In a previous article, I explained how to use mplayer to record Internet radio broadcast non-interactively.
I got it working on my workhorse PC, but it suffered from using 100% of one core as mentioned in that article. I have 12 cores so this wasn't a disaster. But I thought I could shove the job to a less important computer and also have a backup means of recording. I have a very old Raspberry Pi 2B which was idle.
I tried installing the latest Raspberry Pi OS, but I couldn't write the entire image on the micro SD card. I think the USB to micro SD adaptor got too hot and caused sector errors towards the end. Maybe I should have limited the writing rate. Anyway I decided to use a lighter RPi distro: dietpi.
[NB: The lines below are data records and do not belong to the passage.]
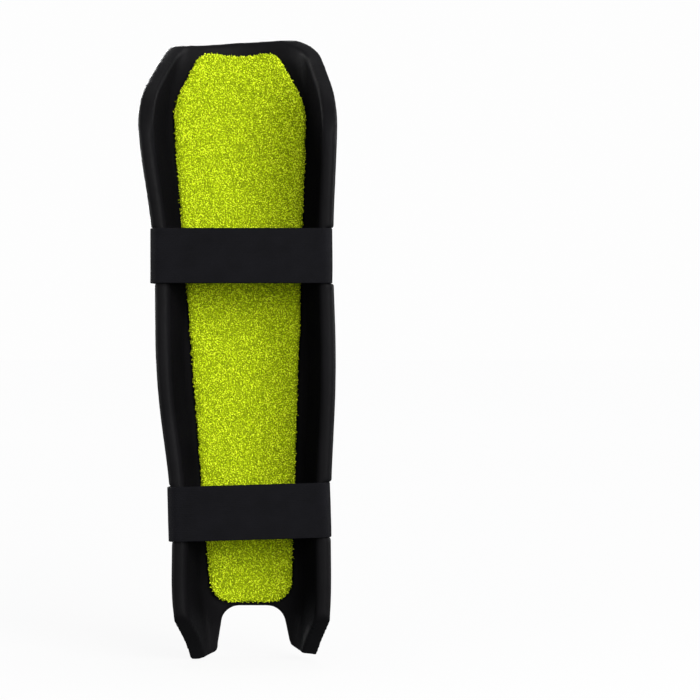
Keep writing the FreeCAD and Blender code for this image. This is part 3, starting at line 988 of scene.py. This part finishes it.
def strap_fittings(name, strap):
    """Hook tape, loop tape, pull tab and stitching of one strap."""
    tab = f"{name}_tab"
    for side, body, patch in (("lateral", tab, "closure_hook"), ("medial", "guard", "anchor_hook")):
        node = f"{name}_{patch}"
        dress(hook_tape(f"{node}_tape", strap, side, node), HOOK, body, "hook_tape", node)
        node = f"{name}_{side}_loop_patch"
        dress(loop_tape(f"{node}_pile", strap, side, node), LOOP, "guard", "loop_tape", node)
    node = f"{name}_pull_tab"
    dress(pull_tab(f"{node}_tape", strap, node), BINDING, tab, "binding_tape", node)
    for side, body, part in (("lateral", tab, "tab"), ("medial", "guard", "anchor")):
        node = f"{name}_{part}_stitching"
        dress(stitches(f"{node}_thread", strap, side, node), THREAD, body, "thread", node)


for name in ("upper", "lower"):
    strap = StrapFrame(name)
    strap_runs(name, strap)
    strap_fittings(name, strap)

# ---------------------------------------------------------------- floor and finish

FLOOR_GLOW = [(0.0, 0.904), (0.25, 0.934), (0.5, 0.951), (1.0, 0.963)]  # share of FLOOR_FAR, and tone
FLOOR_FAR = 4.0


def pale_floor():
    """Paper that glows a little more further off, so that it meets the white room with no edge."""
    bpy.ops.mesh.primitive_plane_add(size=200, location=(0, 0, cad_box[0][2] - 0.2 * MM))
    floor = bpy.context.object
    floor.name = "floor"
    paper = Shader("floor_paper", roughness=0.9, specular=0.0)
    paper.bsdf.inputs["Base Color"].default_value = (0.08, 0.08, 0.08, 1)
    paper.bsdf.inputs["Emission Strength"].default_value = 1.0
    away = paper.node("ShaderNodeVectorMath", operation="LENGTH")
    paper.link(paper.object_position(), away.inputs[0])
    far = paper.spread(away.outputs["Value"], 0, 1, 0.0, FLOOR_FAR)
    glow = paper.ramp(far, [(share, (tone,) * 3) for share, tone in FLOOR_GLOW])
    paper.link(glow, paper.bsdf.inputs["Emission Color"])
    floor.data.materials.append(paper.material)
    floor.visible_diffuse = False
    floor.visible_glossy = False
    # the rim lights pass it by, so that they leave no bright patches behind the guard
    passed_by = bpy.data.collections.new("passed_by")
    passed_by.objects.link(floor)
    passed_by.collection_objects[0].light_linking.link_state = "EXCLUDE"
    for light in RIM_LIGHTS:
        light.light_linking.receiver_collection = passed_by


pale_floor()
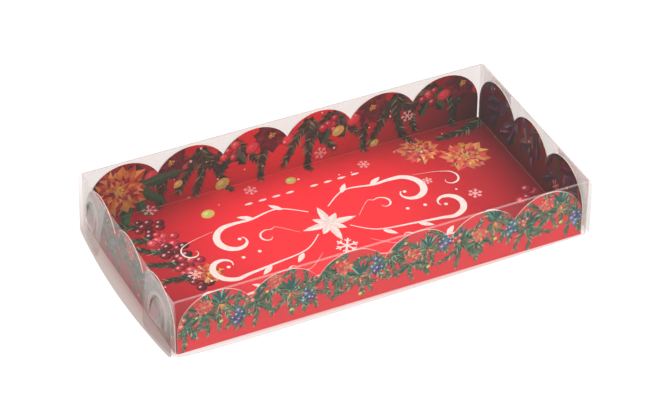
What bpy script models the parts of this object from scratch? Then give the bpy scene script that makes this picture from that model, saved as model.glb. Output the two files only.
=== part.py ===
"""Gift box with a clear lid, 210 x 105 x 31 mm.

A shallow tray folded from one sheet of printed board stands inside a lid folded from one
sheet of clear plastic. Every panel between two creases is a solid of its own, and the
creases are the joints. Metres, +Z up, origin on the table under the middle of the box.
"""

import math

import bpy
import bmesh
from mathutils import Matrix, Vector

# Lid, outside sizes of the folded sheet
LID_LENGTH = 0.210
LID_WIDTH = 0.105
LID_HEIGHT = 0.031
SHEET = 0.0003
SKIRT_LIFT = 0.0003

# How far the free lower edges of the lid stand out, and the form of that bow
LEFT_END_BOW = 0.0053
RIGHT_END_BOW = 0.002
LONG_WALL_BOW = 0.0026
END_ARCH_SHARE = 0.62
LONG_WALL_SKEW_SHARE = 0.45
END_BOW_RISE_SHARE = 0.7
LONG_BOW_RISE_SHARE = 1.2

# How far the end panels stand off at their free corners, and how soon that fades
CORNER_BULGE = 0.0013
BULGE_REACH_SHARE = 0.12
BULGE_RISE_SHARE = 0.08

# Corner flaps behind the end panels
FLAP_WIDTH = 0.029
FLAP_TAPER = 0.003
FLAP_CORNER_RADIUS = 0.004
PANEL_CORNER_RADIUS = 0.0012

# Lock tongues of the end panels, each in a window of the flap behind it
TONGUE_WIDTH = 0.011
TONGUE_HEIGHT = 0.0115
TONGUE_BASE_HEIGHT = 0.0105
TONGUE_FROM_CORNER = 0.0148
TONGUE_SLIT = 0.0004
TONGUE_TILT = math.radians(9)
WINDOW_MARGIN = 0.0015

# Tray, folded from printed board
BOARD = 0.0004
LONG_SCALLOPS = 6
END_SCALLOPS = 3
LONG_SCALLOP_RADIUS = 0.019
END_SCALLOP_RADIUS = 0.0184
CORNER_SLIT = 0.001
WALL_LIFT = 0.0001

# Room between pieces
CREASE_GAP = 0.0003
SIDE_PLAY = 0.0007
LEFT_PLAY = 0.0006
RIGHT_PLAY = 0.0009
TOP_PLAY = 0.0007
CUT_OVERRUN = 0.004
WELD_SHARE = 0.01

# Fineness of curved forms
SCALLOP_STEPS = 14
ARCH_STEPS = 14
CORNER_STEPS = 4
END_PANEL_STEPS = (28, 8)
LONG_WALL_STEPS = (32, 6)
FLAP_STEPS = (8, 8)

# Worked out from the sizes above
LID_MIDDLE = (LEFT_END_BOW - RIGHT_END_BOW) / 2
FLAP_INSET = SHEET + CREASE_GAP
TOP_PANEL_INSET = SHEET + CREASE_GAP
END_STACK = FLAP_INSET + SHEET
FLAP_TOP = LID_HEIGHT - SHEET - CREASE_GAP

TRAY_LEFT = LID_MIDDLE - LID_LENGTH / 2 + END_STACK + LEFT_PLAY
TRAY_RIGHT = LID_MIDDLE + LID_LENGTH / 2 - END_STACK - RIGHT_PLAY
TRAY_MIDDLE = (TRAY_LEFT + TRAY_RIGHT) / 2
TRAY_LENGTH = TRAY_RIGHT - TRAY_LEFT
TRAY_WIDTH = LID_WIDTH - 2 * (SHEET + SIDE_PLAY)
TRAY_HEIGHT = LID_HEIGHT - SHEET - TOP_PLAY
FLOOR_INSET = BOARD + CREASE_GAP

PARTS = "gift_box_with_clear_lid"
CUTTERS = "cutters"


def clear_scene():
    for item in list(bpy.data.objects):
        bpy.data.objects.remove(item, do_unlink=True)


def new_collection(name):
    collection = bpy.data.collections.new(name)
    bpy.context.scene.collection.children.link(collection)
    return collection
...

This installed and booted up fine. I had an issue with the default NTP server until I specified a regional pool. Then I encountered a series of problems:
Apt repos need to be signed
It couldn't update from the default Debian Bookworm archive because the signing key wasn't present. Normally this is provided by the distro but since this is dietpi they only provided keys for the repos they used. Or they provided an old key.
Cut to the chase: Install all the relevant Bookworm repos, you can find a definitive list of them at at various sites. If possible use a local mirror for the repos. Don't forget bookworm-security, but this will come from security.debian.org, not a mirror.
When you do an apt update it will complain about various unsigned repos. Note down the key fingerprints for the next stage.
Apt-key is deprecated
Ignore any tutorials that talk about using apt-key to install the required keys. For security reasons, apt-key is deprecated. The new way of doing it is:
Download the GPG keys for all the repos missing keys. You'll need to find a suitable keyserver with the Debian keys.
Feed each through gpg to dearmor the keys and write the output to a suitably named file in /etc/apt/trusted.gpg.d/ Here's what I have:
root@DietPi:/etc/apt/trusted.gpg.d# ls
bookworm-security.gpg debian-bookworm-archive.gpg dietpi.asc
bullseye-security.gpg debian-bookworm-stable.gpg raspberrypi-archive-stable.gpg
deb-multimedia-keyring.asc debian-bullseye-archive.gpg raspbian-archive-keyring.gpg
I haven't given the details to avoid duplication and because I could have forgotten some bits. You can find them in up-to-date tutorials.
You need Deb multimedia
Mplayer uses some codecs that are not supplied in Debian, so you have to get them from Deb Multimedia. Use a mirror if you can. You need to install the signing key for this in the same manner shown above.
Finally install mplayer
Do an apt update and then apt install mplayer. If you have any issues at the update step, fix those. I came across issues like mirrors no longer existing, or didn't specify their Debian repo domain in their list of alternate domain names which caused failure on verification.
Also any other packages with problems could block the installation. For example I had issues with libgomp1 where it had a spurious dependency. I actually hacked /var/lib/dpkg/status with a text editor to bypass this.
What made this exercise worthwhile
When I use mplayer on the RPi to record an Internet radio station I was surprised to find that it didn't eat up 100% of a core like on my workstation. So I ran a strace on mplayer on my workstation and saw that it was looping on reading file descriptor 0 (stdin). Recalling that mplayer reads single keystrokes from the controlling terminal to control the playback, I reasoned that it must be doing that in non-interactive mode and looping on failure. So I found the -noconsolecontrols and -slave options to mplayer and adding these to the command made the CPU usage normal again.